New to Brand: The Retail Media Metric That Proves Growth

Retail media is on fire. Every retailer is building a network. Every brand is testing campaigns.

But in a sea of impressions, clicks, and ROAS reports, one question cuts through the noise: are you actually winning new customers?

What “New to Brand” Really Means

A New to Brand (NTB) customer is someone who buys your brand for the first time within a set period.

Think of it this way: If a shopper buys Dove shampoo today, and they haven’t purchased Dove in the last 12 months, they’re New to Brand.

It’s not a repeat. It’s not a switch between SKUs. It’s true acquisition.

And that matters, because growth in any category comes from penetration: getting more households to buy your brand, not just selling more to the same ones.

How the Industry Measures It

Most retail media platforms calculate New to Brand using a lookback window on transaction data.

  • Amazon Ads tags a buyer as NTB if they haven’t purchased the brand in the past 12 months.
  • Walmart Connect applies the same logic, identifying NTB households at the brand level.
  • Tesco Media & Insight includes NTB rates and cost per NTB in its campaign dashboards.

The formulas are straightforward:

  • NTB % = NTB buyers ÷ all campaign buyers
  • NTB revenue = sales generated from NTB buyers
  • Cost per NTB = media spend ÷ NTB buyers

This makes NTB one of the few metrics in retail media that goes beyond exposure to show customer acquisition.

The Limitations

As powerful as it sounds, the standard NTB calculation has blind spots.

  • Fixed windows: A 12–24 month lookback doesn’t fit every category. Beer and detergent don’t share the same buying cycle.
  • Brand-only tagging: If a shopper moves from one SKU to another in the same brand family, they often get counted as “existing,” even if it’s a new product launch.
  • Partial data: Loyalty programs alone miss many transactions, underestimating NTB rates.

The result? Campaigns can look less effective than they truly are; or worse, insights steer budgets in the wrong direction.

How Footprints AI Reframes New To Brand Customers

At Footprints AI, we’ve taken the idea of New to Brand further, making it sharper, more accurate, and more actionable.
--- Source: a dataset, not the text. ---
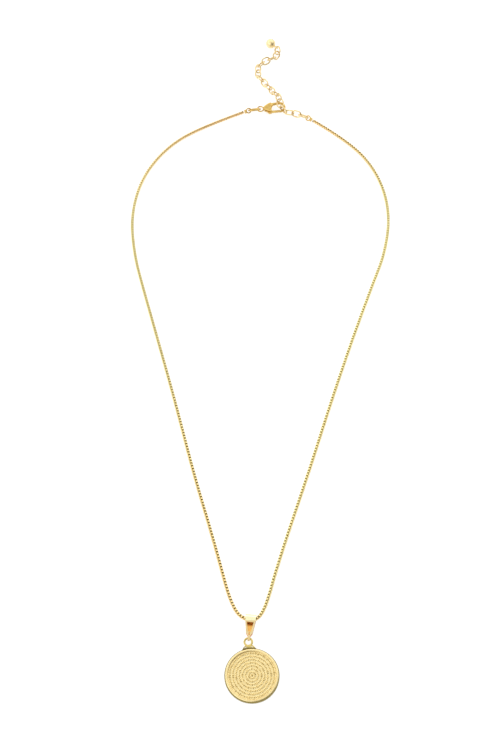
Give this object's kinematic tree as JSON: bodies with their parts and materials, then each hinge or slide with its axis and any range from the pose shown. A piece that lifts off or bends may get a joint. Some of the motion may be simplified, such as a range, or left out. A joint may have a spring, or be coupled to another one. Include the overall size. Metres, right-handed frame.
{
  "type": "prayer necklace",
  "caption": "Fine gold-tone box chain necklace with a round medal of raised marks on a folded bail, a lobster clasp and a short extender.",
  "frame": {"origin": "centre of the medal's flat back, on the surface that the necklace lies on", "axes": "+Y from the medal up to the clasp, +X to the right seen from the front, +Z out of the medal's marked face"},
  "size_m": [0.0912, 0.2482, 0.0042],
  "materials": {
    "medal_gold": "polished rim, softly cast field, pale gold plate",
    "bail_gold": "polished gold plate",
    "chain_gold": "polished gold plate",
    "clasp_gold": "polished gold plate",
    "link_gold": "polished gold plate"
  },
  "bodies": {
    "necklace": {"medal": "medal_gold", "bail": "bail_gold", "box_chain": "chain_gold", "chain_end_left": "chain_gold", "chain_end_right": "chain_gold", "clasp_ring": "link_gold", "clasp_body": "clasp_gold", "extender_ring": "link_gold", "extender_link_01": "link_gold", "extender_link_02": "link_gold", "extender_link_03": "link_gold", "extender_link_04": "link_gold", "extender_link_05": "link_gold", "extender_link_06": "link_gold", "extender_link_07": "link_gold", "extender_link_08": "link_gold", "extender_link_09": "link_gold", "extender_link_10": "link_gold", "extender_link_11": "link_gold", "extender_link_12": "link_gold", "extender_link_13": "link_gold", "extender_link_14": "link_gold", "extender_link_15": "link_gold", "extender_link_16": "link_gold", "extender_link_17": "link_gold", "end_ball": "clasp_gold"},
    "clasp_lever": {"clasp_lever": "clasp_gold"}
  },
  "joints": [
    {"name": "clasp_lever_hinge", "type": "hinge", "parent": "necklace", "child": "clasp_lever", "pos_m": [0.00585, 0.20771, 0.0013], "axis": [0, 0, 1], "range_deg": [0, 12], "stiffness_Nm_per_rad": 0.0005, "springref_deg": -17.19}
  ]
}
  1. SKU-level precision We measure NTB at the level of each product, not just the umbrella brand. Essential for launches and line extensions.
  2. Omnichannel attribution Our Homomorphism engine connects in-store and online behavior, linking NTB to ads on screens, apps, web, and off-site channels.
  3. Adaptive lookback windows We tune measurement to category cycles. Beer might use 3 months. Detergent, 12–18 months. Each follows its natural rhythm.
  4. Incrementality proven NTB isn’t just counted, it’s benchmarked against a control group. That way, we don’t just report outcomes, we prove causality.

The result: NTB becomes not just a label, but a growth signal you can trust.

Why This Matters

For brands, NTB is proof of penetration growth, the single biggest driver of brand growth, as shown in Byron Sharp’s How Brands Grow. It’s not just about selling more to existing buyers. It’s about expanding the base of households who choose your brand.

For retailers, NTB elevates your media network. You’re not just offering impressions; you’re providing a measurable engine of market share growth. That makes your inventory more valuable, and your role as a growth partner irreplaceable.

In a landscape crowded with metrics, NTB is the one that proves real impact.

The future of retail media won’t be judged by outputs. It will be judged by outcomes.

And New to Brand is the outcome that matters most because it proves growth, not just activity.

So the real question is this: When was the last time you looked at your NTB rate for your retail media investment and what does it say about your campaigns?